Moving forward: Rebuilding audience credibility in journalism
When asked about the challenge of restoring faith in the press as an institution, several panelists zeroed in on the need to educate audiences about the reporting process. They said that while journalists may assume news consumers have a basic understanding of how journalists work, this is not always the case and can compound distrust in the news media.
For example, Talev said research from journalism advocacy groups has shown that many news consumers believe anonymous sources used on background are not only anonymous to audiences, but to the reporters themselves. “It’s important for all of us to take a step back and realize that we speak a weird, special language that other people don’t speak,” said Talev.

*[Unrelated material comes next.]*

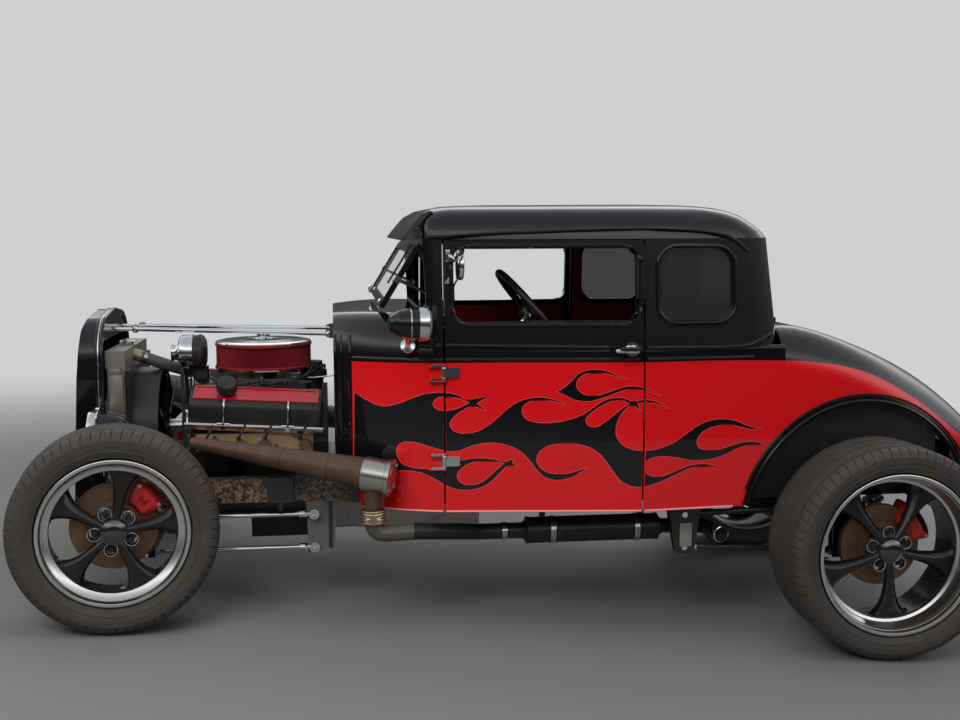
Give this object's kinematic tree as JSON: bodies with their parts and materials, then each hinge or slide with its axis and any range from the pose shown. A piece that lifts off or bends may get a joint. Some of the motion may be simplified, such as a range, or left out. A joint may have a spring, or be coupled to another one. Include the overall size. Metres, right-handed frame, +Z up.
{
  "type": "hot rod",
  "caption": "Fenderless chopped coupe hot rod with an open V8 engine, steered front wheels, rolling wheels, opening doors and deck lid.",
  "frame": {"origin": "centre of the car's box, on the ground under the tyres", "axes": "+X to the front, +Y to the car's left, +Z up"},
  "size_m": [3.4503, 1.723, 1.4865],
  "materials": {
    "body_black": "gloss black paint, red below with traditional flames",
    "frame_black": "satin black paint",
    "wheel_black": "dark satin paint with a polished lip",
    "tyre": "black rubber",
    "chrome": "polished chrome",
    "steel": "plain machined steel",
    "rust": "rust brown heat-worn iron",
    "engine_red": "red engine enamel",
    "alloy": "bare aluminium",
    "hose": "black hose",
    "glass": "tinted glass",
    "seat_trim": "red upholstery",
    "trim_black": "black trim",
    "lamp_red": "red lens"
  },
  "bodies": {
    "chassis": {"air_cleaner": "chrome", "cowl": "body_black", "cowl_lamp": "body_black", "dash": "trim_black", "driveshaft": "steel", "engine_block": "engine_red", "exhausts": "rust", "fan_shroud": "trim_black", "firewall": "body_black", "floor_pan": "frame_black", "frame_rails": "frame_black", "front_axle": "chrome", "front_drive": "alloy", "front_four_bars": "chrome", "front_spring_shocks": "steel", "grille": "chrome", "headers": "rust", "headlamps": "body_black", "intake_carburettor": "alloy", "plate_bracket": "frame_black", "radiator": "alloy", "radiator_shell": "body_black", "rear_axle": "frame_black", "rear_body": "body_black", "rear_coilovers": "steel", "rear_glass": "glass", "rear_links": "frame_black", "roof_panel": "body_black", "seat": "seat_trim", "steering_box": "alloy", "steering_column": "trim_black", "support_rods": "chrome", "tail_lamps": "lamp_red", "transmission": "alloy", "upper_hose": "hose", "valve_covers": "engine_red", "wheel_tubs": "frame_black", "windshield_frame": "chrome", "windshield_glass": "glass"},
    "knuckle_left": {"knuckle_left": "steel"},
    "knuckle_right": {"knuckle_right": "steel"},
    "tie_rod": {"tie_rod": "chrome"},
    "steering_wheel": {"steering_wheel": "trim_black"},
    "fan": {"fan": "steel"},
    "door_left": {"door_left": "body_black"},
    "door_right": {"door_right": "body_black"},
    "deck_lid": {"deck_lid": "body_black"},
    "wheel_fl": {"wheel_fl": "wheel_black", "tyre_fl": "tyre"},
    "wheel_fr": {"wheel_fr": "wheel_black", "tyre_fr": "tyre"},
    "wheel_rl": {"wheel_rl": "wheel_black", "tyre_rl": "tyre"},
    "wheel_rr": {"wheel_rr": "wheel_black", "tyre_rr": "tyre"}
  },
  "joints": [
    {"name": "steer_left", "type": "hinge", "parent": "chassis", "child": "knuckle_left", "pos_m": [1.37998, 0.56, 0.32933], "axis": [0.0658, 0, 0.9978], "range_deg": [-34, 18]},
    {"name": "steer_right", "type": "hinge", "parent": "chassis", "child": "knuckle_right", "pos_m": [1.37998, -0.56, 0.32933], "axis": [0.0658, 0, 0.9978], "range_deg": [-34, 18]},
    {"name": "tie_rod_turn", "type": "hinge", "parent": "knuckle_left", "child": "tie_rod", "pos_m": [1.26345, 0.54469, 0.21776], "axis": [0.0658, 0, 0.9978], "range_deg": [-18, 34]},
    {"name": "steering_wheel_turn", "type": "hinge", "parent": "chassis", "child": "steering_wheel", "pos_m": [0.0056, 0.33, 1.06743], "axis": [-0.7221, 0, 0.6918], "range_deg": [-408, 216]},
    {"name": "roll_fl", "type": "hinge", "parent": "knuckle_left", "child": "wheel_fl", "pos_m": [1.35415, 0.74419, 0.33103], "axis": [-0.1389, 0.9903, 0.0092], "continuous": true},
    {"name": "roll_fr", "type": "hinge", "parent": "knuckle_right", "child": "wheel_fr", "pos_m": [1.40581, -0.74419, 0.32762], "axis": [-0.1389, 0.9903, 0.0092], "continuous": true},
    {"name": "roll_rl", "type": "hinge", "parent": "chassis", "child": "wheel_rl", "pos_m": [-1.18435, 0.851, 0.36325], "axis": [0, 1, 0], "continuous": true},
    {"name": "roll_rr", "type": "hinge", "parent": "chassis", "child": "wheel_rr", "pos_m": [-1.18435, -0.851, 0.36325], "axis": [0, 1, 0], "continuous": true},
    {"name": "fan_turn", "type": "hinge", "parent": "chassis", "child": "fan", "pos_m": [1.30267, 0, 0.55491], "axis": [0.9978, 0, -0.0658], "continuous": true},
    {"name": "door_left_swing", "type": "hinge", "parent": "chassis", "child": "door_left", "pos_m": [0.33924, 0.604, 0.89909], "axis": [-0.0658, 0, -0.9978], "range_deg": [0, 62]},
    {"name": "door_right_swing", "type": "hinge", "parent": "chassis", "child": "door_right", "pos_m": [0.33924, -0.604, 0.89909], "axis": [0.0658, 0, 0.9978], "range_deg": [0, 62]},
    {"name": "deck_lid_lift", "type": "hinge", "parent": "chassis", "child": "deck_lid", "pos_m": [-0.8428, 0, 1.08934], "axis": [0, 1, 0], "range_deg": [0, 55]}
  ],
  "couplings": [
    {"joint": "steer_right", "follows": "steer_left", "ratio": 1},
    {"joint": "tie_rod_turn", "follows": "steer_left", "ratio": -1},
    {"joint": "steering_wheel_turn", "follows": "steer_left", "ratio": 12}
  ]
}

Peter Baker of the New York Times said, “We do a terrible job of explaining ourselves.” One of the things the Times is doing to deal with this issue is to write pieces alongside its reporting that explain the journalist’s process. The goal is to help audiences better understand how the reporter got the story, what they do and how they make decisions.
Baker said it was also important to better differentiate types of coverage, whether that be news, opinion or analysis. “We blur the line so much these days that it’s not surprising our readers don’t see the difference between a news reporter and a commentator,” Baker said.
Balz warned against the dangers of social media. “Twitter is not our friend,” he said, adding that Twitter makes it possible to go further in expressing opinion than reporters would do in a news story.
He added that the cost of a mistake today is greater than it was in the past. “They play into the idea that we are deliberately trying to distort the news.”
As for the future, the journalists expressed hope that sticking to fundamentals will maintain the role of the press in a democracy. Talev said that journalists should tell the public, “We exist to help you. The First Amendment is about (the public), not us.”
Renee Hickman, Soo Rin Kim and Allison Pecorin are students at the Missouri School of Journalism who have been enrolled in the school’s Washington Program for the Spring 2018 semester.